→ Problem statement
Lines containing the word "that" should be extracted in full.
+++
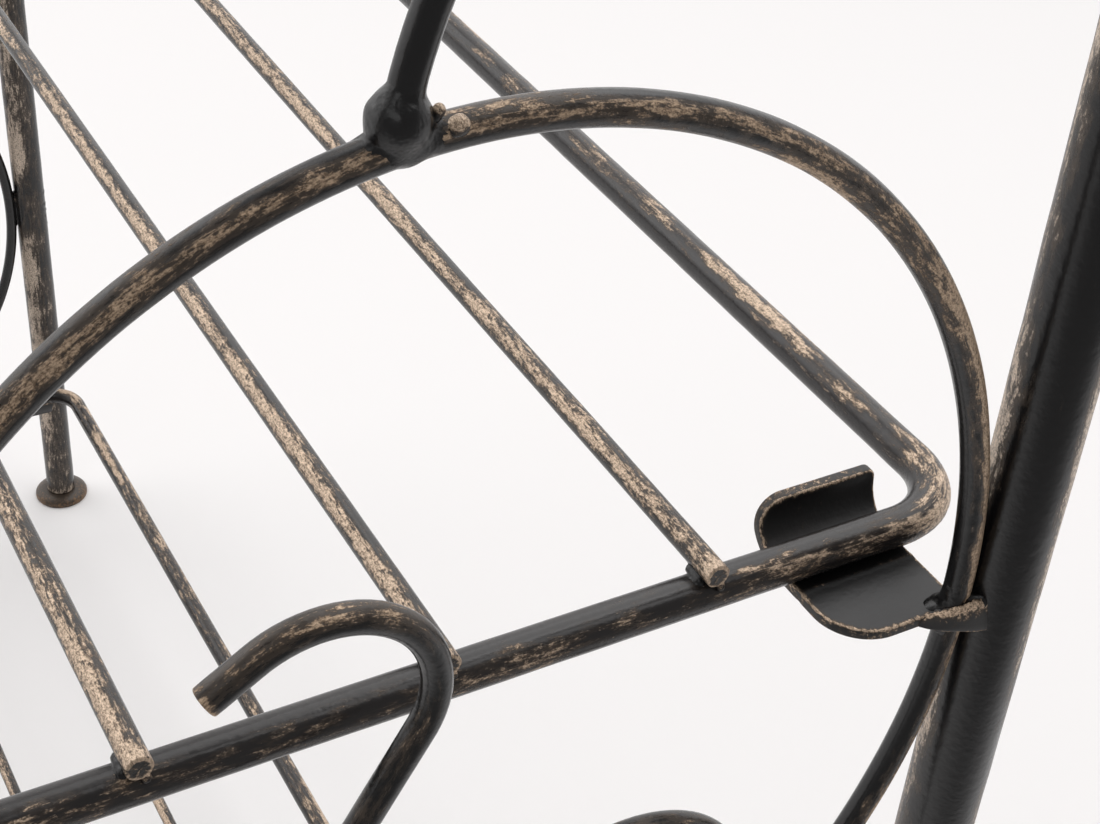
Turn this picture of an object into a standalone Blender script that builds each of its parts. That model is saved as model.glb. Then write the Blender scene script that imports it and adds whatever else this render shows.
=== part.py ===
"""Three-tier metal shelving unit with oval and scroll side panels.

Two side panels carry three loose shelves.  A panel is one tube bent to a hoop, on two domed feet,
with three ovals of thin rod welded between its legs, a scroll in each oval, and a link with a ball
at each end between one oval and the next.  Each shelf is a bent bar frame with three rods on it,
and it rests in four sheet-metal hooks welded to the legs, so that it lifts straight up.

X runs along the shelves, Y from front to back, Z up.  The origin is on the floor, midway between
the panels and midway between the front and back legs.
"""

import math

import bmesh
import bpy
import numpy as np
from mathutils import Matrix, Vector

MM = 0.001

# Clearance that touching pieces keep, how far a cutter runs past what it cuts, and the distance
# within which the points of a cap and its tube are one point.
fit_gap = 0.3 * MM
overrun = 6 * MM
weld_distance = 0.01 * MM

# Side panels: a hoop of tube with domed feet.
post_diameter = 16 * MM
post_wall = 1.2 * MM
post_spacing = 232 * MM
arch_above_oval = 6.9 * MM
foot_diameter = 30 * MM
foot_rim_height = 1.6 * MM
foot_height = 5 * MM
foot_spigot_length = 14 * MM

# Ovals, scrolls and links, all of the same thin rod.
ornament_rod_diameter = 5.4 * MM
oval_height = 241 * MM
oval_pitch = 319 * MM
oval_above_shelf = 0.6 * MM
crook_radius = 19.7 * MM
crook_centre = (24.6 * MM, 21.8 * MM)
crook_end_angle = math.radians(57)
crook_end_run = 9.5 * MM
bowl_centre = (-10 * MM, -62 * MM)
curl_radius = 27 * MM
curl_sweep = math.radians(205)
scroll_weld_sink = 0.8 * MM
link_offset = 13.7 * MM
link_ball_diameter = 9.2 * MM
link_ball_sink = 3.5 * MM

# Shelves: a bent bar frame with rods lying on its two end bars.
lowest_shelf_level = 88 * MM
shelf_pitch = 431 * MM
shelf_length = 682 * MM
shelf_front_overhang = 5.7 * MM
shelf_rear_inset = 2.6 * MM
frame_bar_diameter = 8 * MM
frame_bend_radius = 16 * MM
shelf_rod_diameter = 5 * MM
rod_place_shares = (0.2582, 0.4921, 0.7261)
rod_end_inset = 0.3 * MM
rod_saddle_depth = 0.45 * MM

# Hooks: a strip of sheet under the end bar that curls up behind it, welded to the leg.
hook_sheet = 2 * MM
hook_width = 27 * MM
hook_reach = 20 * MM
hook_bend_room = 0.2 * MM
hook_lip_radius = 9 * MM
hook_lip_start = 2.6 * MM
hook_lip_past_upright = math.radians(3)
hook_lip_far_corner = 6 * MM
hook_lip_near_corner = 2 * MM
hook_outer_corner = 11 * MM
hook_weld_reach = 9.6 * MM
hook_weld_width = 15 * MM
hook_weld_height = 6.4 * MM
hook_weld_drop = 1 * MM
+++
→ Response to this exercise
Turn this picture of an object into a standalone Blender script that builds each of its parts. That model is saved as model.glb. Then write the Blender scene script that imports it and adds whatever else this render shows.
and it rests in four sheet-metal hooks welded to the legs, so that it lifts straight up.
# Clearance that touching pieces keep, how far a cutter runs past what it cuts, and the distance
# Hooks: a strip of sheet under the end bar that curls up behind it, welded to the leg.